Indeed, although @AZComendador is somewhat obscure and probably not very influential, the misinformation density in that single tweet was so high that I decided to award him the Golden Horseshoe for (correction) 2015.

The author replies on Twitter that he "mostly agrees with me". Weird. Anyway he wants to discuss but doesn't want to take it up on Medium. (I agree that Medium is better for publishing than for discussing.)

But I don't want to take it up on Twitter. Arguing on Twitter is such a useless time sink. It's very hard to craft 140 characters that are immune to willful misinterpretation. Twitter is useful for sharing news and exchanging ideas with people with whom one has a shared understanding. As a medium for debate, it is a horrible time sink.

So if AZComendador wants to discuss matters, he is welcome here.

(Moderation is turned off again, until such time as he-who-shall-not-be-named decides to monopolize the conversation again.)

9 comments:

Mark said...

> Arguing on Twitter is such a useless time sink.

So I hear. One day I might log in to Twitter (or whatever it is you do with Twitter) to verify your observation, but probably not.

Seriously, complaining about Twitter is like complaining about the voting on Celebrity Dancing with the Stars Series 9. Just walk away.

Michael Tobis said...

I really enjoy and appreciate Twitter, until arguments start.

In addition to endless amusement, it is also my replacement both for newspapers and for Google Reader.

William M. Connolley said...

> the Golden Horseshoe for 2105

Forward looking?

William M. Connolley said...

> Gavin Schmidt recalls a snippet describing a bar

He may have; but I'm pretty sure he got it from http://www.somesnarksareboojums.com/blog/?p=7

Which is well worth reading if you haven't already.

William M. Connolley said...

> he got it from

As he says himself, so I'm absolutely sure. But perhaps you deliberately preferred the known G over the unknown.

Mark said...

> I really enjoy and appreciate Twitter, until arguments start.

OK, well I might give it a go one day. But it sounds like a terrible space in which to conduct substantive discussions, and your post confirms my prejudices. So don't.

Michael Tobis said...

Boojums noted in a new footnote to the Medium article. Thanks.

Kevin O'Neill said...

Re:Twitter
"@theresphysics @nevaudit Lindzen & Houghton's tour de force QBO paper will apparently be overthrown by @WHUT's physics-free curve-fitting"

I understand the problem with 'cycles' and the fact deniers/skeptics are constantly using them to 'explain' global warming, but this tweet of yours can only be understood as ill-informed. Pukite's QBO letter is not devoid of physics. It uses the lunar gravitational force to explain (model) the 'sloshing' of the oceans. Obviously these same forces explain tides - are our tidal charts also physics free?

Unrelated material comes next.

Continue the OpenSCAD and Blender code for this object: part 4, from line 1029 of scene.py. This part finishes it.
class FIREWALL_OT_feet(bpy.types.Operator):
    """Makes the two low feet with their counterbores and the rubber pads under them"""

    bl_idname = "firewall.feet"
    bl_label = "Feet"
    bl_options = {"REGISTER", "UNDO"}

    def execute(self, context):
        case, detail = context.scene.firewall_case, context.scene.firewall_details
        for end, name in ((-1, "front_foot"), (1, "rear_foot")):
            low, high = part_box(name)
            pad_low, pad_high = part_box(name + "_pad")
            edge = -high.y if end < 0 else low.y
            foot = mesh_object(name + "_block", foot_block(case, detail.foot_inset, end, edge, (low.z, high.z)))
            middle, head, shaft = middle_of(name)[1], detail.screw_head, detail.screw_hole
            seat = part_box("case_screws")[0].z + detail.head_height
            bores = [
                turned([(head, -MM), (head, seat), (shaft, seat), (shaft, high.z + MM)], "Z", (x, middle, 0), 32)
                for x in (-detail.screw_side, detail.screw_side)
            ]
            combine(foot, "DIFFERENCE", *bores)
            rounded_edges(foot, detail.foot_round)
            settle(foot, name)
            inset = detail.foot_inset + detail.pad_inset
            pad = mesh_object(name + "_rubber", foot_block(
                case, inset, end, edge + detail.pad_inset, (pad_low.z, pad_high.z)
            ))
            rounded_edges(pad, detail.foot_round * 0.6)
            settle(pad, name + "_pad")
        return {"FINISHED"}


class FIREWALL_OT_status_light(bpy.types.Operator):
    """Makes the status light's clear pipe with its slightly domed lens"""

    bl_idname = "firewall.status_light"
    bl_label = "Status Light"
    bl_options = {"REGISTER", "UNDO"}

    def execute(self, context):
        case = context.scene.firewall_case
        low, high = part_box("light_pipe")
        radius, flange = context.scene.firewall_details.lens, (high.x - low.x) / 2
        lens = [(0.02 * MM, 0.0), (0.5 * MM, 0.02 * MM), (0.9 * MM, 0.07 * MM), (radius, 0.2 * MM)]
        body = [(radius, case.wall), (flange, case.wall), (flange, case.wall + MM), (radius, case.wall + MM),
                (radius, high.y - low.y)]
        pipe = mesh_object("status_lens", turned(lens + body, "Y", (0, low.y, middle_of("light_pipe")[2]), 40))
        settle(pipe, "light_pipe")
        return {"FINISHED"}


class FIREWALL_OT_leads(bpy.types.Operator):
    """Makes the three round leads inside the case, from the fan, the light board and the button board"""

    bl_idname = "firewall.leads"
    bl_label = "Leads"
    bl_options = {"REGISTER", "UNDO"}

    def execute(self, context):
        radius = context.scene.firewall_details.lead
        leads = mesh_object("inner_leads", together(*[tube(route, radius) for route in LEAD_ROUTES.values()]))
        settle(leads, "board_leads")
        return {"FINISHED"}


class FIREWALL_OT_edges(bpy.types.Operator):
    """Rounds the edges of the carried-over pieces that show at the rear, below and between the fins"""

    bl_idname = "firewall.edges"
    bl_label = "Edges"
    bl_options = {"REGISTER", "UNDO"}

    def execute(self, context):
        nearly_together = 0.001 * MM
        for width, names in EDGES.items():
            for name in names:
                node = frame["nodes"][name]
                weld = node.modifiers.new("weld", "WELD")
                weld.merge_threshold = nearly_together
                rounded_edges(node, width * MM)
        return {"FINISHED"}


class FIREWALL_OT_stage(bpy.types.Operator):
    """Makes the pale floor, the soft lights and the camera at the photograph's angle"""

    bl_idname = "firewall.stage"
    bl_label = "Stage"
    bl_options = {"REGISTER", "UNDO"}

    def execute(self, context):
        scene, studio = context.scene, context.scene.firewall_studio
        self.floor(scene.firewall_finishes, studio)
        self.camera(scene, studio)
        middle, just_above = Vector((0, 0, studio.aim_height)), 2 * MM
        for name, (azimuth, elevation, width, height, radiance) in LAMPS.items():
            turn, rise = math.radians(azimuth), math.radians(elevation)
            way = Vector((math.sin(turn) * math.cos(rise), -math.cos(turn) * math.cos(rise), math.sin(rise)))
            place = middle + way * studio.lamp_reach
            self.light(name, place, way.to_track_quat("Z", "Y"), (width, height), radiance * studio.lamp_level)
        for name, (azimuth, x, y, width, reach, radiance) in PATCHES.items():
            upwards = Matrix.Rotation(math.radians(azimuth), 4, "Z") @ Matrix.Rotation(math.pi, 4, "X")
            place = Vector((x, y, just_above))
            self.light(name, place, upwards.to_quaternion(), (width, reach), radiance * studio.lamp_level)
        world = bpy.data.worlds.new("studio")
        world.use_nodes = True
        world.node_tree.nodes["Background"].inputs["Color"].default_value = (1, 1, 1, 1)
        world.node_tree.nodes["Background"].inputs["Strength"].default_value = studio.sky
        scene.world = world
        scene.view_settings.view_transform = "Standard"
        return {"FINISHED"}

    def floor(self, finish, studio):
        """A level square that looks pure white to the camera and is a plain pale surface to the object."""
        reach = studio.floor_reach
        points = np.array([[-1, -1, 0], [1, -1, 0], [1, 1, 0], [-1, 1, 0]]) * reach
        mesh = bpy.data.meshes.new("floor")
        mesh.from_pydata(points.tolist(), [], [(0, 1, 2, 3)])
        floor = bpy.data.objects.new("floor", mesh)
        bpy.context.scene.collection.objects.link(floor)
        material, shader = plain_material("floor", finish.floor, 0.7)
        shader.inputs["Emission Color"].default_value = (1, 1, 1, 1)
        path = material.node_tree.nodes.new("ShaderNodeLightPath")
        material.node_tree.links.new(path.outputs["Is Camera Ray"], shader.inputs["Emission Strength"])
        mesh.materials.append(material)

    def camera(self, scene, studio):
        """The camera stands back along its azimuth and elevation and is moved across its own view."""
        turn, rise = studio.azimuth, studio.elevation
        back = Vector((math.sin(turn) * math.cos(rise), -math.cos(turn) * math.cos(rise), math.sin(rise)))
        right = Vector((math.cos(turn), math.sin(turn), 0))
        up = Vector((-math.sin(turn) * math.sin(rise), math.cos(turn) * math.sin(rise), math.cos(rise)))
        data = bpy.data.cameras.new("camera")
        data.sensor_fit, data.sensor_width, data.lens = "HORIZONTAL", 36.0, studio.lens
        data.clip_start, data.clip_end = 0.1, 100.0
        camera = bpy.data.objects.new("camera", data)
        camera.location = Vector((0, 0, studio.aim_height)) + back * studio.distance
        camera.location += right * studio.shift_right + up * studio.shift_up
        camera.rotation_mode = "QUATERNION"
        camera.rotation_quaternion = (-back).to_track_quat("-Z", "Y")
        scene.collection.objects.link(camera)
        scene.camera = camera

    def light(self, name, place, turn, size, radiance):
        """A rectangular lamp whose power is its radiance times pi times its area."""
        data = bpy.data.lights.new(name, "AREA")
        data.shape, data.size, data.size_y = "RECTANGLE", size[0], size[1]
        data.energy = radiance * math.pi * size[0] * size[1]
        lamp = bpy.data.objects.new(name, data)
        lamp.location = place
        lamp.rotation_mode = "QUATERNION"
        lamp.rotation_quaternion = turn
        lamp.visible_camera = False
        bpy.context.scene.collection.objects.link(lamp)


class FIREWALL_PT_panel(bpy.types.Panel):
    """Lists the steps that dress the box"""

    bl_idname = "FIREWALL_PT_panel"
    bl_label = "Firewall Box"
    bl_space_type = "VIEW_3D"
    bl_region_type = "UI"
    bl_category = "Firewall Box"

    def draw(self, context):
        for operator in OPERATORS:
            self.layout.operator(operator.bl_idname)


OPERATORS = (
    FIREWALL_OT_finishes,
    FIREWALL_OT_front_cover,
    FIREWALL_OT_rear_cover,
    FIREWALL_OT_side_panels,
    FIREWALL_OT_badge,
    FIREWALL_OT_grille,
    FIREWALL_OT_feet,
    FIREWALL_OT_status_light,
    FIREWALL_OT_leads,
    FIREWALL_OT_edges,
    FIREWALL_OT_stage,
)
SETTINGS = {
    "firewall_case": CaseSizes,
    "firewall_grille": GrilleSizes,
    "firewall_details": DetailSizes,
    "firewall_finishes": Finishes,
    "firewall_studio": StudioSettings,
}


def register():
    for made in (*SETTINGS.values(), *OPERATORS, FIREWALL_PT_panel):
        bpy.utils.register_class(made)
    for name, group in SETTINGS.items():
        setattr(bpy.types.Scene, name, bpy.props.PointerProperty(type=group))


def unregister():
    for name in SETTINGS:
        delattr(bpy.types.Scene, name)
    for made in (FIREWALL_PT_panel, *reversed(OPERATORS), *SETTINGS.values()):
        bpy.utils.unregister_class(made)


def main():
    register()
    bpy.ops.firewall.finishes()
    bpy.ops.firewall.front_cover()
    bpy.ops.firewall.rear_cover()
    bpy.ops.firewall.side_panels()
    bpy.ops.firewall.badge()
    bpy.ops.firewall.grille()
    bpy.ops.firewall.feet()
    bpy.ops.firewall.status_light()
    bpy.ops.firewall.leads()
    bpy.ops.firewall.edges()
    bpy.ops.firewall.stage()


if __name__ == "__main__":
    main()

From a *physics* POV it should be obvious that rotational and gravitational forces will affect this sloshing and that the moon would have the largest effect. What Pukite has done is take the physics formula that *already exists* to describe sloshing and added the lunar terms. The result is an amazingly accurate predictor of the QBO.

Now, the fact that a machine learning tool identified the major components should not be dismissed, but it was Pukite that figured out what these numbers meant *physically* - i.e., the lunar gravitational forces.

An accurate predictive model of a physical event does not necessarily imply that the physics behind the model is correct - or that there are any physics behind it at all, but in this case the physics behind the model are exactly those physical forces one would believe to have the most effect.

Just as important, any predictive model that is accurate must have either accidentally hit on the correct physics or should provide very strong clues as to what the correct physics are. I understand WHUT's frustration when reputable scientists dismiss out-of-hand his rather strong finding. It's akin to dismissing a physical explanation of Earth's seasons because it relies upon the Earth's orbital 'cycles' to explain them or Milankovitch forcing and paleo climate - just more 'cycles'. Some cycles are significant and not mere curve-fitting.

Michael Tobis said...

This is off topic for this thread and refers to this stuff:

http://contextearth.com/

I will say that until Pukite publishes what he did in a way that is replicable I am not going to take it seriously even as number crunching.

Finding a model out of the set of all possible models that replicates a signal doesn't prove anything. That includes finding a model which continues to track a signal for a few cycles even if it wasn't explicitly trained on them, if one gets to look at anything and everything. (it took me a while to understand that.)

Pukite has to explain where his model came from other than (unless he is actually consciously cheating) a search over the space of all possible models. Backforming some handwaving explanation won't work either.

"Just as important, any predictive model that is accurate must have either accidentally hit on the correct physics or should provide very strong clues as to what the correct physics are" Okay. So let him make a notrivial prediction, and we can wait to see what comes out of it. There's nothing urgent about proving this result.

Reducing fluid dynamics to a one-dimensional model is just hard to believe. Whether he's consciously cheating or just overenthusiastic is hard to tell, but the likelihood that this is right (and wave action plays no role) is so small that it is rational for scientists to neglect it. There's no shortage of half-baked theories to waste time on.

If he really has found a key relationship by accident, he can win his case with an actual nontrivial prediction into the future and a bit of patience. What he has isn't science. Pending a sound prediction he hasn't even got a good challenge to science.

Further conversation on this subject should be taken somewhere that people are interested.